Talvez eu seja dessas que faz sempre uma tempestade em copo d'água, talvez daqui umas décadas essa expressão não faça sentido pras novas gerações, porque é sempre assim. O tempo passa, as coisas ao nosso redor mudam sem que a gente consiga realmente perceber, é minucioso e em algum momento da rotação da terra, puft: fez-se presente!
Eu te disse que preciso de um tempo, eu não sei exatamente o que isso quer dizer, mas é isso que a gente diz quando o coração está tão apertado, quando seu antídoto em doses excessivas se mostra ser seu veneno. Pode ser que um chá de camomila com hortelã dilua o amargor de se ver sem ter onde se escorar, quando a parede de drywall tenha quase se parecido com aquelas feitas de tijolo.
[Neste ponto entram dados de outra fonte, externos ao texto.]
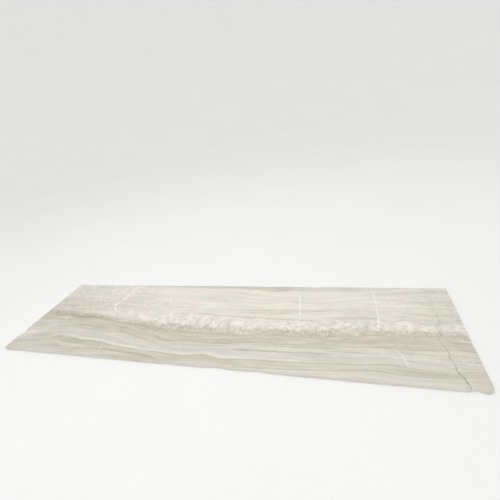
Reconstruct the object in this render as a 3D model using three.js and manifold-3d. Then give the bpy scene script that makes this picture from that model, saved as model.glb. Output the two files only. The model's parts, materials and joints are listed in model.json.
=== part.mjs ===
// A gang-sawn slab of banded marble, lying flat with its polished face up.
// Millimetres, +Z up. The origin is the middle of the underside; the long side runs along X.
import * as THREE from "three";
import { mergeVertices } from "three/addons/utils/BufferGeometryUtils.js";
import Module from "manifold-3d";

// Driving dimensions
const LENGTH = 2900;
const WIDTH = 810;
const THICKNESS = 20;

// Corners, as radii: the two front ones are worn round, the back ones are still square
const CORNER = { frontLeft: 20, frontRight: 30, backRight: 3, backLeft: 3 };
const ARC_STEPS = 8;

// A sawn side wanders inward from the squared line by up to DRIFT and never passes it
const DRIFT = 2.4;
const DRIFT_WAVES = [
  { share: 0.6, length: 1320 },
  { share: 0.4, length: 410 },
];
const DRIFT_FADE = 140; // the squared line is met again over this distance from each corner
const SIDE_STEP = 29;

// Shallow bites where a side has crumbled back: middle and half length along the side, and depth
const BITES = {
  front: [
    { at: 150, half: 78, depth: 7 },
    { at: 385, half: 64, depth: 6 },
    { at: 1378, half: 40, depth: 11 },
  ],
  right: [],
  back: [{ at: 610, half: 90, depth: 4 }],
  left: [{ at: -249, half: 62, depth: 9 }],
};

// Chips knocked out of the arrises: place along the side, half length, reach into the slab, height of the break
const CHIPS = [
  { side: "front", face: "top", at: 928, half: 86, reach: 14, drop: 8 },
  { side: "front", face: "top", at: 1350, half: 13, reach: 10, drop: 8 },
  { side: "front", face: "top", at: 236, half: 24, reach: 6, drop: 7 },
  { side: "front", face: "top", at: -585, half: 17, reach: 5, drop: 5 },
  { side: "front", face: "top", at: -1122, half: 12, reach: 5, drop: 4 },
  { side: "front", face: "bottom", at: 640, half: 42, reach: 8, drop: 7 },
  { side: "front", face: "bottom", at: -905, half: 31, reach: 7, drop: 6 },
  { side: "right", face: "top", at: -118, half: 20, reach: 6, drop: 6 },
  { side: "right", face: "bottom", at: 205, half: 44, reach: 9, drop: 8 },
  { side: "back", face: "top", at: -905, half: 23, reach: 6, drop: 5 },
  { side: "back", face: "top", at: 318, half: 16, reach: 5, drop: 5 },
  { side: "back", face: "bottom", at: -140, half: 52, reach: 8, drop: 7 },
  { side: "left", face: "top", at: -238, half: 27, reach: 7, drop: 6 },
  { side: "left", face: "bottom", at: 170, half: 34, reach: 8, drop: 7 },
];
const CHIP_SKEW = 0.06; // radians that a break turns away from the line of its side
const LONG_CHIP = 40; // from this half length on, a break has finer facets

const halfLength = LENGTH / 2;
const halfWidth = WIDTH / 2;

// Each side: where its squared line starts, the way it runs, the way into the slab, and its length.
// The sides follow one another counterclockwise, seen from above.
const SIDES = [
  { name: "front", start: [-halfLength, -halfWidth], along: [1, 0], inward: [0, 1], length: LENGTH },
  { name: "right", start: [halfLength, -halfWidth], along: [0, 1], inward: [-1, 0], length: WIDTH },
  { name: "back", start: [halfLength, halfWidth], along: [-1, 0], inward: [0, -1], length: LENGTH },
  { name: "left", start: [-halfLength, halfWidth], along: [0, -1], inward: [1, 0], length: WIDTH },
];
const CORNER_BEFORE = { front: "frontLeft", right: "frontRight", back: "backRight", left: "backLeft" };

// Distance from a side's start to the place that a bite or chip gives as X or Y
function distanceOf(side, place) {
  const [sx, sy] = side.start;
  const [ax, ay] = side.along;
  return (place - sx) * ax + (place - sy) * ay;
}

function driftAt(side, distance) {
  const ends = Math.min(distance, side.length - distance);
  const fade = Math.min(1, ends / DRIFT_FADE);
  const phase = SIDES.indexOf(side);
  let wave = 0;
  for (const { share, length } of DRIFT_WAVES) {
    wave += share * Math.sin((2 * Math.PI * distance) / length + phase * (1 + share));
  }
  return (DRIFT * fade * (1 + wave)) / 2;
}

function biteAt(side, distance) {
  let depth = 0;
  for (const bite of BITES[side.name]) {
    const away = Math.abs(distance - distanceOf(side, bite.at)) / bite.half;
    if (away < 1) depth += bite.depth * Math.cos((away * Math.PI) / 2) ** 2;
  }
  return depth;
}

function pointOn(side, distance, inset) {
  const [sx, sy] = side.start;
  const [ax, ay] = side.along;
  const [ix, iy] = side.inward;
  return new THREE.Vector2(sx + ax * distance + ix * inset, sy + ay * distance + iy * inset);
}

// Rounded corner between the side before it and the side that starts at it
function cornerPoints(side, radius) {
  const middle = pointOn(side, radius, radius);
  const [ix, iy] = side.inward;
  const [ax, ay] = side.along;
  const points = [];
  for (let i = 0; i <= ARC_STEPS; i++) {
    const turn = (i / ARC_STEPS) * (Math.PI / 2);
    const back = radius * Math.cos(turn);
    const out = radius * Math.sin(turn);
    points.push(new THREE.Vector2(middle.x - ax * back - ix * out, middle.y - ay * back - iy * out));
  }
  return points;
}

function slabOutline() {
  const points = [];
  SIDES.forEach((side, index) => {
    const next = SIDES[(index + 1) % SIDES.length];
    const startRadius = CORNER[CORNER_BEFORE[side.name]];
    const endRadius = CORNER[CORNER_BEFORE[next.name]];
    points.push(...cornerPoints(side, startRadius));
    const run = side.length - startRadius - endRadius;
    const steps = Math.round(run / SIDE_STEP);
    for (let i = 1; i < steps; i++) {
      const distance = startRadius + (run * i) / steps;
      points.push(pointOn(side, distance, driftAt(side, distance) + biteAt(side, distance)));
    }
  });
  return new THREE.Shape(points);
}

function chipGeometry(chip) {
  const side = SIDES.find(({ name }) => name === chip.side);
  const distance = distanceOf(side, chip.at);
  const inset = driftAt(side, distance) + biteAt(side, distance);
  const { x, y } = pointOn(side, distance, inset);
  const geometry = new THREE.IcosahedronGeometry(1, chip.half >= LONG_CHIP ? 3 : 2);
  geometry.rotateX(chip.half); // no two breaks show the same facets
  geometry.scale(chip.half, chip.reach, chip.drop);
  geometry.rotateZ(Math.atan2(side.along[1], side.along[0]) + CHIP_SKEW);
  geometry.translate(x, y, chip.face === "top" ? THICKNESS : 0);
  return geometry;
}

const wasm = await Module();
wasm.setup();

function solidOf(geometry) {
  geometry.deleteAttribute("normal");
  geometry.deleteAttribute("uv");
  const merged = mergeVertices(geometry);
  const vertProperties = new Float32Array(merged.attributes.position.array);
  const triVerts = new Uint32Array(merged.index.array);
  return new wasm.Manifold(new wasm.Mesh({ numProp: 3, vertProperties, triVerts }));
}

function geometryOf(solid) {
  const { numProp, vertProperties, triVerts } = solid.getMesh();
  const geometry = new THREE.BufferGeometry();
  geometry.setAttribute("position", new THREE.BufferAttribute(vertProperties, numProp));
  geometry.setIndex(new THREE.BufferAttribute(triVerts, 1));
  geometry.computeVertexNormals();
  return geometry;
}

function makeSlab() {
  const sawn = new THREE.ExtrudeGeometry(slabOutline(), { depth: THICKNESS, bevelEnabled: false });
  const chipped = CHIPS.reduce((stone, chip) => stone.subtract(solidOf(chipGeometry(chip))), solidOf(sawn));
  const marble = new THREE.MeshStandardMaterial({ color: 0xcfc9ba, roughness: 0.25, metalness: 0 });
  const slab = new THREE.Mesh(geometryOf(chipped), marble);
  slab.name = "slab";
  return slab;
}

const marbleSlab = new THREE.Group();
marbleSlab.add(makeSlab());

export default marbleSlab;
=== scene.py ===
"""A long thin slab of banded marble: polished face up, raw sawn sides, chipped arrises, sawn back.

Metres, +Z up. The slab lies on the floor of a plain pale bowl under soft light.
"""

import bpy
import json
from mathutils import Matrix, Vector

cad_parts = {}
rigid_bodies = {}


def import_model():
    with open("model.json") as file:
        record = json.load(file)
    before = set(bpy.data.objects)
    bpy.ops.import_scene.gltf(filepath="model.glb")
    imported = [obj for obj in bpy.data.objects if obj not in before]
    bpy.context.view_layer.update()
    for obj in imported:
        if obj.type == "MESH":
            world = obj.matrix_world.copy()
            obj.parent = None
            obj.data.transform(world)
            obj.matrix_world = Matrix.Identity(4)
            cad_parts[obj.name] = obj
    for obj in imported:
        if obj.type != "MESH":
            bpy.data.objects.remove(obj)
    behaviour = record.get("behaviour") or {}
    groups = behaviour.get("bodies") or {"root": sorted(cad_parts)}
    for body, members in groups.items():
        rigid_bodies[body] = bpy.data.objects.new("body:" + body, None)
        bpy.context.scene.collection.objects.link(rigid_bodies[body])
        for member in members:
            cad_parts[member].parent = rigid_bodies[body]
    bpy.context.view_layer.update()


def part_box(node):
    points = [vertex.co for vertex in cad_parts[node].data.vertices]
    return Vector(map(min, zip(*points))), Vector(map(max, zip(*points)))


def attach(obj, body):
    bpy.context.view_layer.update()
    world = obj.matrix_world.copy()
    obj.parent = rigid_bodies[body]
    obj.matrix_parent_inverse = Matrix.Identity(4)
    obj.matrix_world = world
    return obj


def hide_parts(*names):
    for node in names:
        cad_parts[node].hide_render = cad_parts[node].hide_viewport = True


bl_info = {
    "name": "Marble Slab",
    "version": (1, 0, 0),
    "blender": (4, 5, 0),
    "location": "3D View > Sidebar > Marble Slab",
    "description": "Makes a banded marble slab with a polished face and raw sawn sides",
    "category": "Add Mesh",
}

import json
import math
import random
from functools import partialmethod
from itertools import pairwise
from types import SimpleNamespace

import bmesh
import bpy
from bpy.props import FloatProperty, FloatVectorProperty, PointerProperty
from bpy.types import Operator, Panel, PropertyGroup
from mathutils import Euler, Matrix, Vector, noise

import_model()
SLAB_LOW, SLAB_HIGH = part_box("slab")
MM = 0.001

# ---- shape of the slab, as the solid has it

# Millimetres. Bites where a side has crumbled back: middle, half length, depth
BITES = {
    "front": [(150, 78, 7), (385, 64, 6), (1378, 40, 11)],
    "right": [],
    "back": [(610, 90, 4)],
    "left": [(-249, 62, 9)],
}

# Millimetres. Breaks in the arrises: place, half length, reach into the slab, height
CHIPS = {
    "front": {
        "top": [(928, 86, 14, 8), (1350, 13, 10, 8), (236, 24, 6, 7), (-585, 17, 5, 5), (-1122, 12, 5, 4)],
        "bottom": [(640, 42, 8, 7), (-905, 31, 7, 6)],
    },
    "right": {"top": [(-118, 20, 6, 6)], "bottom": [(205, 44, 9, 8)]},
    "back": {"top": [(-905, 23, 6, 5), (318, 16, 5, 5)], "bottom": [(-140, 52, 8, 7)]},
    "left": {"top": [(-238, 27, 7, 6)], "bottom": [(170, 34, 8, 7)]},
}
CHIP_SKEW = 0.06  # radians that a break turns away from its side
FLAKE_LENGTH = 11 * MM  # half length of a flake of a long break
FLAKE_SPREAD = 0.86  # share of a break that holds its flakes' middles
FLAKE_TURN = 0.2  # radians that a flake may turn away from its break

DRIFT_WAVES = [(0.6, 1320 * MM), (0.4, 410 * MM)]  # share and length of each wave of a side
DRIFT_FADE = 140 * MM  # distance from a corner over which a side drifts in
ARC_STEP = 2.4 * MM
FEWEST_ARC_STEPS = 6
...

A verdade é uma grande ilusão, meu amor, e as referências podem ser muitas ou nenhuma, mas ainda assim eu estou aqui, te mostrando a cada passo e palavra espontânea como podemos ser honestas.
Os teus olhos são dos mais bonitos que já pude mergulhar, mas como de costume nos meus vinte e seis anos, eu não sei se era corpo que carrega sangue e ossos imerso nessas águas ou só um sonho daqueles que a gente confunde com realidade, onde o suor é tanto que quase acreditamos ter saído das profundezas de algum oceano.
O meu amor é teu, mas minha confiança eu seguro contra o peito como criança que tira o brinquedo da roda quando não pode brincar. E talvez, na repetição aguda da palavra, talvez, eu não consiga mais dividi-la com ninguém. É que eu cansei de brincar.